On the other hand, an argument for either recommending, or insisting, on the Covid vaccine for children, may be that they may spread infection to other more vulnerable groups. Connolly invokes a core principle from the United Nations Convention on the Rights of the Child, the ‘best interests of the child’, when questioning whether this would be valid. ‘The current scientific evidence suggests that children are rarely at significant risk of serious ill health/death in the event of contracting the coronavirus, even if they develop symptoms,’ she says. ‘In those circumstances what is the purpose of vaccination? Is it for the benefit of the child, or the public at large? The evidence would suggest the latter. Thus, it may be highly desirable for children to be vaccinated, but is it necessary or in their best interests?’
When evaluating the ‘necessary’ element to obligatory vaccination, the lack of available effective alternatives, such as quarantine or testing, would also have to be established. Ultimately, this is an exercise in balancing competing rights, not just of children but all citizens. ‘The right to life and, with it, to bodily integrity may not be absolute but it is an individual, not a group right,’ says Beham. ‘The state has both a duty to respect, to protect and to fulfil this right to life. In considering these, the state has to balance them against each other proportionately. The absolute threshold in any such balancing exercise is the element of human dignity.’
So, to what extent should governments persuade citizens instead of coercing them, directly or indirectly? Krakow has encapsulated the quandary facing legislators: ‘My view is that if vaccines are so important and their risk so outweighed by their benefit, then the government should rely on that argument and persuade people to get vaccines.’ But fragmentary information from governments, the existence of grey areas of medical uncertainty about Covid vaccines, and resistance to the ‘coercive’ tactics of limiting the fundamental rights of the unvaccinated, undermine the effectiveness of persuasion.

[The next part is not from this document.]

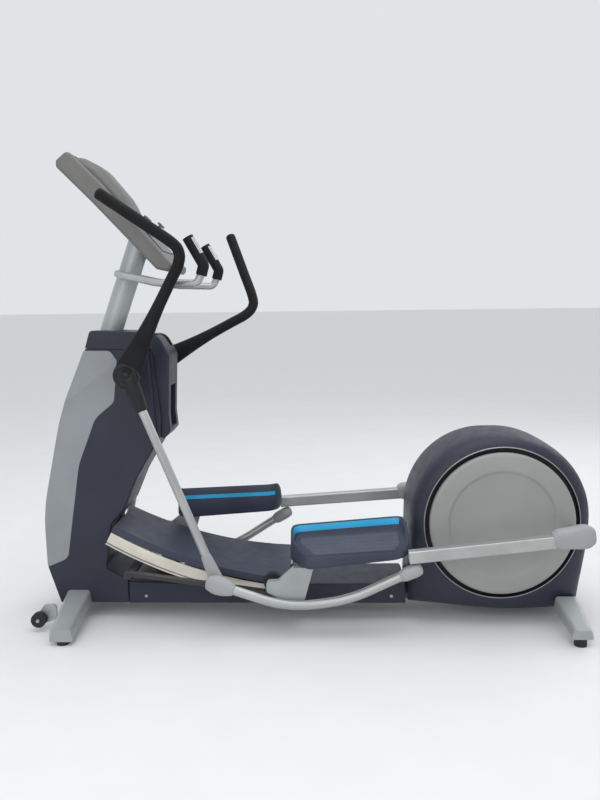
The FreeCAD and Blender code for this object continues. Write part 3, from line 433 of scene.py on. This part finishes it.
def drive_housing():
    """Each half has a broad rounded shoulder from its outline in to the round window."""
    outline = corner_outline(HOUSING, 24)
    corners = [math.atan2(z - CRANK_Z, x - CRANK_X) for x, z, radius in HOUSING if radius <= 0]
    angles = sorted([2 * math.pi * k / 160 - math.pi for k in range(160)] + corners)
    reaches = [reach_at(outline, angle) for angle in angles]
    shoulder = [(0.0, 0.0), (0.02, 78.0), (0.06, 108.0), (0.14, 128.0), (0.28, 146.0), (0.50, 159.0),
                (0.76, 168.0), (0.94, 171.0), (1.0, 169.0), (1.0, 140.0)]
    for tag, side in SIDES:
        rings = []
        for share, depth in shoulder:
            rings.append([
                mm(CRANK_X + math.cos(a) * (r + (WINDOW_RADIUS - r) * share), depth,
                   CRANK_Z + math.sin(a) * (r + (WINDOW_RADIUS - r) * share))
                for a, r in zip(angles, reaches)
            ])
        points = [p for ring in rings for p in placed(ring, side)]
        make_piece("housing_shell_" + tag, points, ring_faces(len(rings), len(angles), False), "root",
                   "shroud_plastic", replaced=("drive_housing_" + tag,), sharp=50.0)
        lip = [(285.2, 168.0), (285.2, 172.0), (287.6, 172.6), (289.0, 170.5)]
        rings = turned(lip, (CRANK_X, CRANK_Z))
        points = [p for ring in rings for p in placed(ring, side)]
        make_piece("window_trim_" + tag, points, ring_faces(len(rings), len(rings[0]), False), "root",
                   "panel_plastic", material=TRIM_LINE)
        # A black sheet behind the window paints the shadow inside the housing; it shows in the ring between the
        # disc's rim and the window's edge.
        back = [(30.0, 150.0), (284.5, 150.0), (284.5, 146.0), (30.0, 146.0)]
        rings = turned(back, (CRANK_X, CRANK_Z))
        points = [p for ring in rings for p in placed(ring, side)]
        faces = ring_faces(4, len(rings[0]), False)
        make_piece("window_shadow_sheet_" + tag, points, faces, "root", "frame_paint", material=SHADOW_GAP)


def crank_discs():
    """A dished cover with a soft raised ring; its rim leaves a ring of the window open, where a black sheet paints
    the shadow inside the housing.
    """
    profile = [(0.0, 182.0), (60.0, 182.0), (190.0, 182.0), (196.0, 182.8), (200.0, 188.6), (204.0, 189.8),
               (214.0, 189.6), (255.0, 187.0), (263.0, 185.6), (267.0, 182.0), (268.0, 177.0),
               (268.0, 165.0), (262.0, 165.0), (0.0, 170.0)]
    for tag, side in SIDES:
        rings = turned([(max(radius, 0.4), depth) for radius, depth in profile], (CRANK_X, CRANK_Z))
        loft("disc_cover_" + tag, rings, side, None, "crank", "disc_plastic",
             replaced=("crank_disc_" + tag,), sharp=60.0)


# ---------------------------------------------------------------- foot arms
def arm_end_caps():
    stations = [(-84, 30, 26), (-80, 33, 28), (-66, 35, 29), (-30, 38, 29.5), (8, 42, 29.5), (28, 40, 28),
                (42, 32, 23)]
    knots = [
        (PIN[0] + u * math.cos(ARM_SLOPE), ARM_DEPTH, PIN[1] + u * math.sin(ARM_SLOPE), tall, wide)
        for u, tall, wide in stations
    ]
    for tag, side in SIDES:
        loft("end_cap_" + tag, swept_rings(knots, 6, 40, power=3.6), side, "arm", tag + "_arm",
             "joint_plastic", replaced=("arm_end_cap_" + tag,))


TRAY_INNER, TRAY_OUTER = 141.0, 305.0
TRAY_TOE, TRAY_HEEL = -51.0, 383.0


def eased(value, low, high):
    t = min(max((value - low) / (high - low), 0.0), 1.0)
    return t * t * (3 - 2 * t)


def tray_floor(x, depth):
    """The tread rises to the heel and leans a little outwards."""
    return 328.0 + (x + 36.0) * 0.068 - (depth - 205.0) * 0.30


def tray_rim(x, depth):
    """The rim is tall on the inner side and round the toe, and low on the outer side."""
    share = (depth - TRAY_INNER) / (TRAY_OUTER - TRAY_INNER)
    tall = 386.0 + (x - TRAY_TOE) * 0.083
    low = tray_floor(x, depth) + 10.0
    drop = eased(share, 0.08, 0.42)
    toe = 1 - eased(x, TRAY_TOE, TRAY_TOE + 70)
    return tall + (low - tall) * drop + 10.0 * toe * drop


def tray_skirt(x):
    """Underside of the tray: deep at the toe, rising with the arm to the heel."""
    return 264.0 + max(x - 20.0, 0.0) * 0.115


def foot_trays():
    plan = corner_outline([
        (TRAY_TOE, TRAY_INNER, 34), (TRAY_HEEL, TRAY_INNER, 56), (TRAY_HEEL, TRAY_OUTER, 68),
        (TRAY_TOE + 62, TRAY_OUTER, 44), (TRAY_TOE, TRAY_OUTER - 96, 26),
    ], 10)
    dense = []
    for index, point in enumerate(plan):
        following = plan[(index + 1) % len(plan)]
        parts = max(1, round((following - point).length / 14))
        dense += [point.lerp(following, k / parts) for k in range(parts)]
    levels = [
        (20.0, lambda skirt, z, floor: skirt),
        (6.0, lambda skirt, z, floor: skirt + 3),
        (0.5, lambda skirt, z, floor: skirt + 12),
        (0.0, lambda skirt, z, floor: max(z - 46, skirt + 14)),
        (0.0, lambda skirt, z, floor: max(z - 30, skirt + 16)),
        (0.6, lambda skirt, z, floor: z - 5),
        (3.5, lambda skirt, z, floor: z),
        (8.0, lambda skirt, z, floor: z - 0.5),
        (11.0, lambda skirt, z, floor: z - 4),
        (13.5, lambda skirt, z, floor: max(z - 28, floor + 6)),
        (18.0, lambda skirt, z, floor: floor + 3),
        (24.0, lambda skirt, z, floor: floor),
    ]
    inside_band, outside_band = 8, 3
    count = len(dense)
    rings = []
    for inset, height in levels:
        shifted = inset_outline(dense, inset)
        rings.append([
            mm(p.x, p.y, height(tray_skirt(q.x), tray_rim(q.x, q.y), tray_floor(p.x, p.y)))
            for p, q in zip(shifted, dense)
        ])
    for tag, side in SIDES:
        points = [p for ring in rings for p in placed(ring, side, "arm")]
        tray = make_piece("foot_tray_" + tag, points, ring_faces(len(rings), count), tag + "_arm",
                          "pedal_plastic", replaced=("pedal_" + tag,), sharp=42.0)
        tray.data.materials.append(BLUE)
        blue_faces = set()
        for index, point in enumerate(dense):
            along_wall = point.y < TRAY_INNER + 8 and point.x < TRAY_HEEL - 20
            round_toe = point.x < TRAY_TOE + 12 and point.y < TRAY_INNER + 48
            for level in (inside_band, outside_band):
                if along_wall or round_toe:
                    blue_faces.add(level * count + index)
        for face in tray.data.polygons:
            if face.index in blue_faces:
                face.material_index = 1
        tread_ribs(tag, side)


def tread_ribs(tag, side):
    """Low rounded ribs along the tray's floor, shorter where the toe corner slants."""
    points, faces = [], []
    section = [(-3.4, 0.2), (-2.4, 2.2), (0.0, 2.9), (2.4, 2.2), (3.4, 0.2)]
    pitch, first, last = 8.2, TRAY_INNER + 32, TRAY_OUTER - 30
    ribs = int((last - first) / pitch) + 1
    for rib in range(ribs):
        depth = first + rib * pitch
        slant = min(max((depth - TRAY_OUTER + 110) / 96, 0.0), 1.0)
        heel_curve = eased(depth, TRAY_OUTER - 70, TRAY_OUTER - 24)
        start, stop = TRAY_TOE + 36 + 62 * slant, TRAY_HEEL - 36 - 22 * heel_curve
        base = len(points)
        for x in (start, start + 4, stop - 4, stop):
            lift = 1.0 if start < x < stop else 0.1
            points += [mm(x, depth + across, tray_floor(x, depth + across) + up * lift)
                       for across, up in section]
        for span in range(3):
            for k in range(4):
                low, high = base + span * 5 + k, base + (span + 1) * 5 + k
                faces.append((low, low + 1, high + 1, high))
    make_piece("tread_ribs_" + tag, placed(points, side, "arm"), faces, tag + "_arm", "pedal_plastic",
               material=TREAD)


# ---------------------------------------------------------------- handlebars and links
def handlebar_pieces():
    foam = [(-628, 226, 972, 47, 22), (-612, 226, 1004, 46, 23), (-560, 230, 1102, 31, 21.5),
            (-510, 234, 1198, 22, 20.5), (-460, 237, 1292, 20, 20), (-430, 238.6, 1350, 20, 20),
            (-424, 244, 1393, 20, 20), (-448, 255.4, 1428, 20, 20), (-540, 289, 1493, 20, 20),
            (-669, 335, 1583, 20, 20)]
    hub = [(0.4, 194), (40, 194), (47, 200), (48, 216), (48, 238), (45, 245), (38, 249), (34, 249),
           (31, 246.5), (14, 246.5), (11, 249), (0.4, 249.5)]
    socket = [(-624, 226, 948, 33, 24), (-606, 227, 904, 31, 24), (-590, 228, 865, 26, 22),
              (-580, 228.5, 842, 23, 21)]
    tube = [(-590, 228, 865, 16, 16), (-456, 237, 535, 16, 16), (-328, 245.6, 220, 16, 16)]
    boot = [(-360, 246, 298, 18.5, 17), (-353, 246.5, 281, 21, 17.5), (-338, 247, 244, 24, 17.5),
            (-326, 247, 214, 27, 17)]
    elbow = [(-345, 288, 214, 26, 20), (-325, 288, 208, 33, 23), (-302, 288, 200, 33, 23.5),
             (-278, 287, 192, 28, 23), (-262, 287, 187, 22, 21)]
    ball = [(352, 287, 238, 20, 20), (360, 287, 242, 23, 22), (378, 287, 250, 24, 23),
            (400, 287, 259, 24, 23.5), (414, 287, 264, 21, 20)]
    for tag, side in SIDES:
        handle, link = tag + "_handle", tag + "_link"
        loft("foam_grip_" + tag, swept_rings(foam, 10, 32), side, "handle", handle, "grip_foam",
             replaced=("handlebar_" + tag,))
        loft("hub_drum_" + tag, turned(hub, (-630, 964), 64), side, "handle", handle, "grip_foam",
             material=HUB_BLACK)
        loft("tube_socket_" + tag, swept_rings(socket, 8, 32), side, "handle", handle, "grip_foam",
             material=HUB_BLACK)
        loft("swing_tube_" + tag, swept_rings(tube, 4, 32), side, "handle", handle, "satin_tube",
             replaced=("lower_tube_" + tag,))
        loft("tube_boot_" + tag, swept_rings(boot, 8, 32), side, "handle", handle, "joint_plastic")
        loft("elbow_cover_" + tag, swept_rings(elbow, 8, 36, power=2.6), side, "link", link,
             "joint_plastic", replaced=("link_covers_" + tag,))
        loft("ball_cover_" + tag, swept_rings(ball, 8, 36, power=2.3), side, "link", link,
             "joint_plastic")


# ---------------------------------------------------------------- column panels
PANEL = [(-1006, 204, 10), (-1008, 430, 700), (-923, 812, 900), (-822, 1047, 4), (-722, 1046, 26),
         (-697, 1008, 14), (-716, 850, 40), (-790, 790, 90), (-862, 610, 260), (-908, 330, 300),
         (-922, 240, 40)]
CREASE = (Vector((-700, 992)), Vector((-918, 842)))
CREASE_DEPTH, CREASE_WIDTH = 4.3, 13.0


def crease_depth(x, z):
    """How far the panel falls back above its diagonal crease."""
    along = (CREASE[1] - CREASE[0]).normalized()
    above = (Vector((x, z)) - CREASE[0]).dot(Vector((along.y, -along.x)) * -1)
    return CREASE_DEPTH * min(max(above / CREASE_WIDTH, 0.0), 1.0)


def column_side_panels():
    outline = corner_outline(PANEL, 14)
    along = (CREASE[1] - CREASE[0]).normalized()
    across = Vector((along.y, -along.x)) * -1
    for tag, side in SIDES:
        rings = rounded_slab(outline, 103.0, 109.2, 3.0)
        points = [p for ring in rings for p in ring]
        mesh = bpy.data.meshes.new("cutting")
        mesh.from_pydata([tuple(p) for p in points], [], ring_faces(len(rings), len(outline)))
        build = bmesh.new()
        build.from_mesh(mesh)
        for offset in (0.0, CREASE_WIDTH):
            at = CREASE[0] + across * offset
            bmesh.ops.bisect_plane(build, geom=build.verts[:] + build.edges[:] + build.faces[:],
                                   plane_co=mm(at.x, 0, at.y), plane_no=(across.x, 0, across.y))
        build.verts.index_update()
        kept = []
        for vertex in build.verts:
            x, z = (vertex.co.x - DATUM_X) * 1000, vertex.co.z * 1000
            back = crease_depth(x, z) / 1000 if vertex.co.y > 0.1035 else 0.0
            kept.append(Vector((vertex.co.x, vertex.co.y - back, vertex.co.z)))
        faces = [tuple(v.index for v in face.verts) for face in build.faces]
        build.free()
        bpy.data.meshes.remove(mesh)
        panel = make_piece("side_panel_" + tag, placed(kept, side), faces, "root", "panel_plastic",
                           sharp=20.0)
        if side < 0:
            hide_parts("column_panels")


# ---------------------------------------------------------------- console
CONSOLE_AT, CONSOLE_TILT = (-869.0, 1731.0), math.radians(44.5)
HOOD = [(18, 40, 3), (30, 66, 24), (104, 88, 150), (250, 72, 160), (334, 30, 6)]
HOOD_HALF, HOOD_SEAT, HOOD_SINK, HOOD_MIDDLE = 114.0, 36.0, 4.0, 176.0


def on_console(along, across, up):
    """A point given along the console's slope, across it and up from it."""
    c, s = math.cos(CONSOLE_TILT), math.sin(CONSOLE_TILT)
    return mm(CONSOLE_AT[0] + along * c + up * s, across, CONSOLE_AT[1] - along * s + up * c)


def console_hood():
    """The display stands under a hood that is crowned from side to side."""
    outline = corner_outline(HOOD, 10)
    steps = 24
    rings = []
    for step in range(steps + 1):
        share = -math.cos(math.pi * step / steps)
        crown = (1 - abs(share) ** 2.6) ** 0.5
        shrink = 0.955 + 0.045 * crown
        rings.append([
            on_console(HOOD_MIDDLE + (p.x - HOOD_MIDDLE) * shrink, share * HOOD_HALF,
                       HOOD_SEAT + max(p.y - HOOD_SEAT, -HOOD_SINK) * (0.22 + 0.78 * crown))
            for p in outline
        ])
    loft("display_hood", rings, 1, None, "root", "display", replaced=("console_display",), sharp=55.0)


def tray_fairing():
    """Slate moulding that closes the column's rear edge against the accessory tray."""
    outline = corner_outline([(-650, 1043, 6), (-568, 1043, 14), (-543, 800, 60), (-546, 708, 14),
                              (-640, 708, 6)], 8)
    rings = rounded_slab(outline, -94.0, 94.0, 9.0)
    loft("tray_fairing", rings, 1, None, "root", "shroud_plastic", sharp=50.0)


studio()
paint_frame()
console_hood()
tray_fairing()
drive_housing()
crank_discs()
arm_end_caps()
foot_trays()
handlebar_pieces()
column_side_panels()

Another element diminishing confidence is the fact that several major Western countries have exempted manufacturers from liability in the rare case where a person may suffer serious illness or injury as a result of the Covid vaccine. Government-created ‘no fault’ compensation programmes, which ostensibly replace the legal right of an individual to sue privately, have historically put limits both on qualifying injuries and financial compensation. Such monetary limits frequently fall well below comparable compensation if drug companies were found to be liable in the courts.
An overview of compensation schemes for vaccine injury is beyond the scope of this article, but this is clearly also an important factor when building trust in any form of vaccination, especially if it is obligatory. ‘Should a government make the vaccine mandatory, then there should be some compensation to patients who suffer injury arising from manufacturing defects,’ says Choy.
If persuasion to receive vaccines fails to achieve a safe level of public immunity, what then? This question, with others equally challenging for governments around the globe, constitutes a Gordian Knot in which the strands of law and ethics are tightly intertwined. We are likely to have clearer answers to such questions in future, as vaccination against Covid-19 is expanded worldwide. Will the economic and practical benefits of privileging the vaccinated eventually become irresistible to governments and businesses alike?
The answer to this question is likely to be tested in both national and international courts in the years to come.